What does it mean to be on our guard? Often we assume that the greatest dangers come from without us, but truly we must be on guard first against ourselves. If I focus on what I suppose to be great external enemies, and neglect the more real inner dangers, then I am on guard in the wrong way. If I view others or situations as the threat to my spiritual condition I am blind to the fact that it is me, and how I respond and live toward others and within circumstances, that is key. The potential is inner, as is the danger.

Contemplation #155
Be on your guard; stand firm in the faith; be men of courage; be strong. Do everything in love. (1 Corinthians 16:13-14)

The fact that the danger is inward is illustrated by Paul’s admonitions which follow his call to be on guard. Our stand in the faith, our finding courage and strength, and our living in love are all inward disciplines. We guard ourselves through holding close to the faith – our trust in the good news of God’s kingdom come near and given to us by Christ. We protect our own lives by seeking courage against fearfulness, and by looking for strength to oppose out weakness. When all this is done in selfless love, we are guarding ourselves well.

Contemplation #156
Be on your guard; stand firm in the faith; be men of courage; be strong. Do everything in love. (1 Corinthians 16:13-14)

Our final contemplation on these verses involves recognizing the source for what Paul advocates. Where does faith, courage, strength, and love come from but God himself? We guard ourselves against our inward dangers by thorough reliance on God for the gifts of his grace. We must be close to God, dependent on God, and certainly not on ourselves, if we want to guard our lives against all the dangers that lie within. To do everything in love is to do everything in God.

Monday, June 05, 2006

Contemplation #151
“Even on my servants, both men and women, I will pour out my Spirit in those days, and they will prophecy.” Acts 2:18

In quoting Joel to explain the Spirit’s descent on Pentecost, Peter chooses a passage that speaks about “prophecy” and not “tongues.” The emphasis is not on that the disciples were speaking other languages, but what they were saying- “we hear them declaring the wonders of God in our own language.” Being “Pentecostal” should be about the message, and not the method. In the tradition of the disciples on Pentecost we become those who explain the world from the viewpoint of faith. We reinterpret the criminal conviction of a peasant carpenter as the divine purpose that won the redemption of humanity. We show how the hand of God is at work in what seems meaningless, and without faith, will remain so.

Contemplation #152
“Exalted to the right hand of God, he has received from the Father the promised Holy Spirit and has poured out what you now see and hear.” Acts 2:33

The descent of the Spirit on the people of God is a gift of the Son to enable us to be what we could never become without this grace.
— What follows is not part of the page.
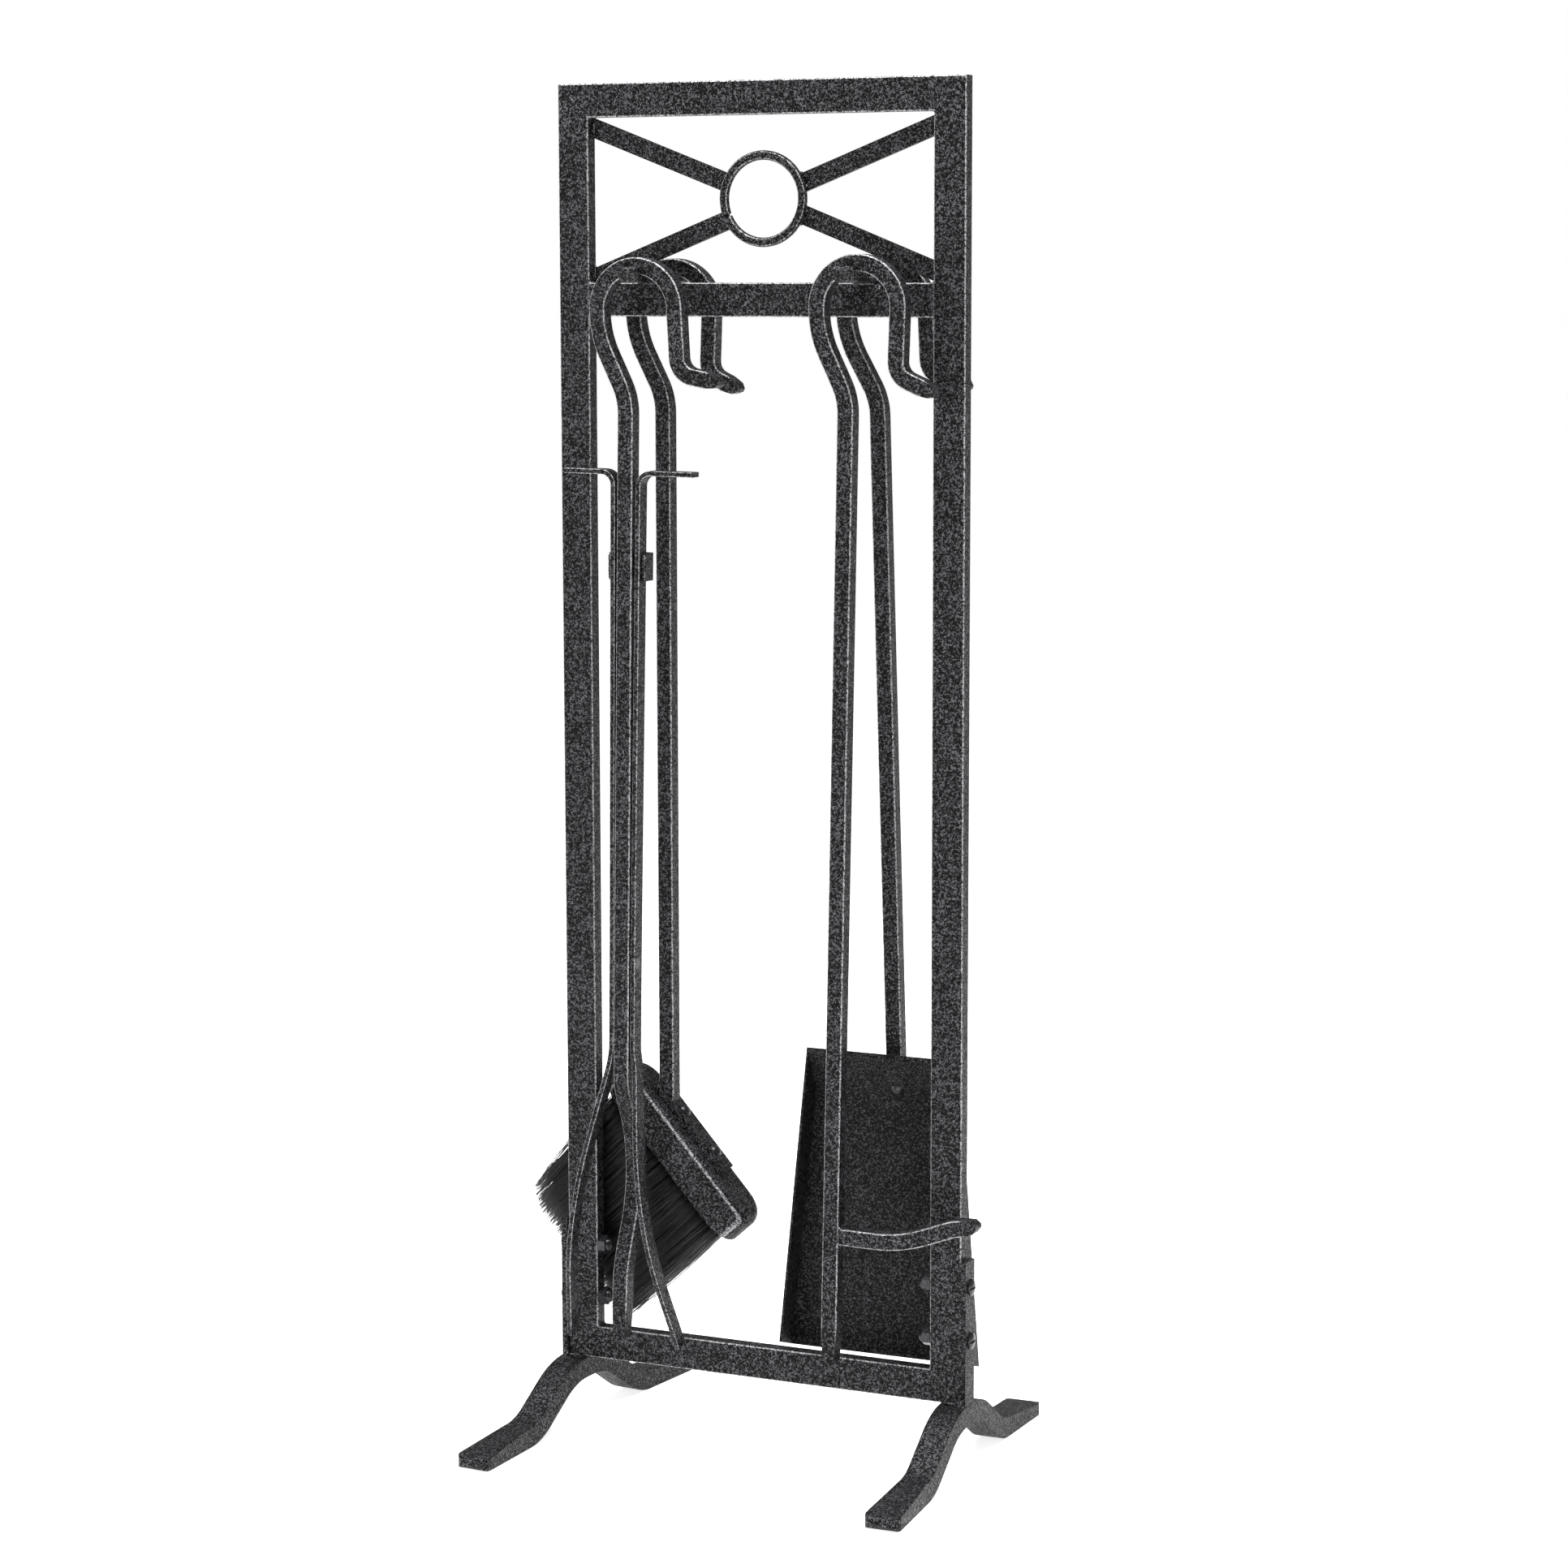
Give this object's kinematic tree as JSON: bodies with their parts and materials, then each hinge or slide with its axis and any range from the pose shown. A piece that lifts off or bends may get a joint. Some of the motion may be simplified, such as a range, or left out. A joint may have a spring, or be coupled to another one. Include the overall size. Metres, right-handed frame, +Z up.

This gift comes with purpose and our responsibility. Our work of receiving the Spirit with all humility is the proper response of thankfulness. But we ask, what will receiving this Spirit mean? Repentance. The first place that the Spirit calls us to is to abandon all that we have been, have trusted in, have hoped for, and how we have thought of ourselves, so to prepare and open us to the ways of God. The Spirit has been poured out on us to make us like God by filling us with God.

Contemplation #153
“Those who accepted his message . . .” Acts 2:41

The message was simple: Jesus is the messiah, and now raised from the dead has poured out the Spirit of God to change us into people of his messianic reign. Those who accepted this message adopted a new lifestyle defined by the apostles’ teaching, fellowship, holy communion, and prayer. We should note that these practices are the very core of spiritual formation. The Spirit shapes us through apostolic teaching, communal life, communion with Christ, and the discipline of prayer. Our persistent participation in these shaping-activities is how we continue in the way of Pentecost.